The Rifles – 'Fall to Sorrow' (679)
Like the last two and a half decades never 'appened, best friends of Paul Weller The Rifles seem determined to avoid the thorny issue of what year it is by continuing to produce the sort of bloke-rock which they might just about have got away with when the Merton Parkas were in the charts. This has shit-all to do with now and will be the perfect Stella soundtrack for those who think modernism is about ensuring you've got the latest limited-edition Fred Perry V-neck. Frankly I'd rather be locked in a room and forced to listen to twelve hours of Twelve-Note classical.

Dan Le Sac vs Scroobius Pip - 'Thou Shalt Always Kill' (Sunday Best)

Calling in a remarkably well-preserved Posdnuos for a re-rub would be a stroke of genius, were it not for the fact that Dan Le Sac & Scroobius Pip's most troublesome problem right now is how to fan away the whiff of fifth-form political brick-batting that informs their biggest hit.
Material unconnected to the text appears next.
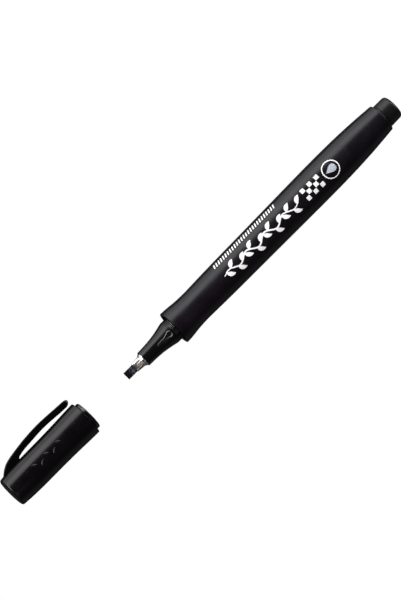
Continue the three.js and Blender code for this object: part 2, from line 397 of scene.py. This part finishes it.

Nestle, War and Coca-Cola are Very Bad, readers, and all the Day-Lar in the world will not stop those notions being just a little bit annoying when you write performance poetry pop about them.

Kid British – 'Leave London EP' (Mercury)
Starting 'Lost in London' with a conversation betwixt an out-of-townie Manc and surprisingly helpful cabbie (of the sort never encountered in real life), this then descends into a suspiciously polished, Gorillaz-style workout with elements of Lily Allen’s ska-lite and the sort of distended vocals favoured by boy bands – all rather confusing, not to say alarming. 'Elizabeth' is at worst a reminder of The Ordinary Boys and at best an exuberant, easy skank which may or may not be about the Queen. Indeed, it’s difficult to avoid the upsetting idea that Kid British may in fact be a sort of irie Kooks – with questionable lyrical content that aims for the Streets’ goofy urbanity but ends up falling short. "On the way back he relieves himself upon his neighbour’s hedge/But his aim is quite abysmal, so he’s pissing on his leg," being a case in point. On the plus side, unlike lots of things at the moment, this does not sound like The Killers or Joy Division.

Tinchy Stryder feat. Taoi Cruz – 'Take Me Back' (Island)
Ruff Sqwad’s self-proclaimed Prince of Grime will doubtless get into all sorts of trouble with grime’s purists, but while they cling by their fingernails to the original manifesto, the rest of us get to enjoy a proper popstar whose irrepressible cheekiness is matched only by an unabashed and gluttonous attitude to vocoder vocals. This is already absolutely massive, and quite right too.